How would you describe your wife?

Pa James: My wife is beautiful. She has been nice to my family and friends since I met her. I love her so much. She is generous and has been very cooperative. We have been doing things together. I like everything about her.

What is special about him?

Madam Olufunke: I love him and he loves me. He is very special to me. His love for me is rooted in God. I give him due respect. I thank God for making me to make the right choice. We have mutual understanding. I respect him as the head of the house. Till today, he still takes care of me at our old age. I’m grateful for whatever he gives me, because I know both of us are retirees. At times when things are hard up, I have to persevere and continue with mutual love. I don’t deny him of whatever he wants. That is what has been keeping us together.

How do you know when your spouse is angry?

Madam Olufunke: He would be too quiet and I would want to find out why and we would eventually resolve it.
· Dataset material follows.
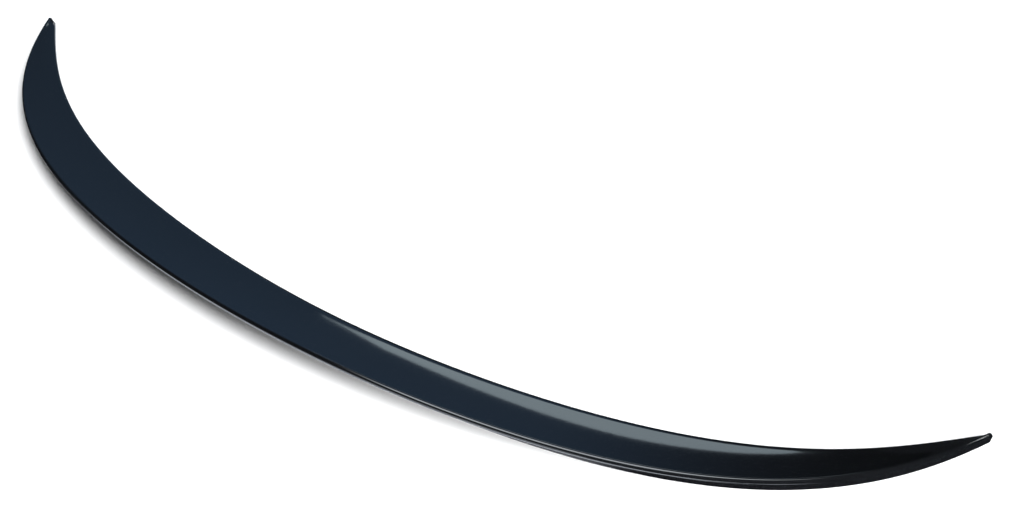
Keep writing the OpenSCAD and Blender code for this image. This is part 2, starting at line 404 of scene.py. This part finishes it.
@dataclass
class SpoilerShell:
    """The moulding: a crescent lip lofted along its curved lip line.

    A station s is a place along the lip line: -1 at the left tip, 0 at the centre and 1 at the
    right tip. In a section, q goes forward from the lip and z up from the foot. Sizes are in
    millimetres and angles in degrees.

    Args:
        span: Width over both tips.
        tip_sweep: Heading of the lip line at the tips.
        even_turn: Share of that heading that comes evenly along the arm.
        late_turn: Power that holds the rest back towards the tips.
        depth_mid: Depth from the lip to the front edge, at the centre.
        depth_tip: The same at the tips.
        depth_taper: Power by which depth, front edge and lands change along the arm.
        lip_mid: Height of the lip at the centre.
        lip_tip: The same at the tips.
        lip_taper: Power by which it falls along the arm.
        lip_round: Radius of the lip.
        blade_h: Height of the upright blade under that radius.
        dish: How far the top's slope departs from its mean at both ends, as a share.
        front_fall: Slope that is added where the top meets the front edge.
        fall_power: How short that fall is: the higher, the shorter.
        front_mid: Thickness of the front edge at the centre.
        front_tip: The same at the tips.
        roll_mid: Radius from the top into the front edge, at the centre.
        roll_tip: The same at the tips.
        under_round: Radius from the blade into the cove.
        under_sweep: Angle of that turn at the centre.
        under_sweep_tip: The same at the tips.
        cove_pull: Pull of the cove's inner poles, as a share of the distance between its ends.
        foot_mid: How far the rear foot stands in from the lip, at the centre.
        foot_tip: The same at the tips.
        foot_fade: Power by which the undercut fades towards the tips.
        foot_edge: Height at which the cove starts at the foot.
        edge_round: Radius of the lower corners.
        tip_round: Length of the rounded end, along the lip line.
        tip_face: Width of the blunt end, as a share of the section's.
        tip_low: Height of the blunt end, as a share of the section's.
        tip_middle: Place about which the end narrows, as a share of the depth.
        tip_solid: Length of the solid tip, along the lip line.
        wall: Wall over the hollow.
        flange_t: Thickness of the rear land at the hollow.
        land_front: Width of the front bonding land at the centre.
        land_rear: Width of the rear bonding land at the centre.
        land_end: Width of both lands where the hollow ends.
        corner_gap: Least height of the hollow's rear end, under the roof.
        corner_solid: Least share of the cove that has no hollow behind it, at the centre.
        ribs: Number of cross ribs.
        rib_t: Thickness of a rib at its free edge.
        rib_draft: Draft of a rib's sides.
        rib_recess: How far the ribs stand back from the lands.
        sharp_angle: Faces that meet at more than this keep a sharp edge.
        bay_steps: Steps from rib to rib.
        arm_steps: Steps from the hollow to the rounded end.
        tip_steps: Steps over the rounded end.
        corner_steps: Steps round a lower corner.
        cove_steps: Steps along the cove.
        edge_steps: Steps round the turn into the cove and the front edge's roll.
        lip_steps: Steps round the lip.
        top_steps: Steps across the top.
        roof_steps: Steps across the hollow's roof.
        rear_steps: Steps down the hollow's rear.
        plan_steps: Steps in which the heading is summed up.
        halvings: How often a search along the cove is halved.
    """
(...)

Pa James: She does not keep quiet whenever she is angry. So what I do is that I would start keeping quiet when I discover that she is angry, and after sometime I would talk to her and we resolve the matter amicably.

Is there anything she does that you hate?

Pa James: I can’t remember anything that she does that I hate. When she gets angry I just cool her down.

Sixty years after marriage, do you still sleep together?

Madam Olufunke: We have been sleeping together but as a result of circumstances at a time when he was sick, I moved into another room.

Pa James: We don’t sleep together regularly, but now at times when circumstances demand, we do.

What’s his best food?

Madam Olufunke:  He loves pounded yam and efo, and then white beans.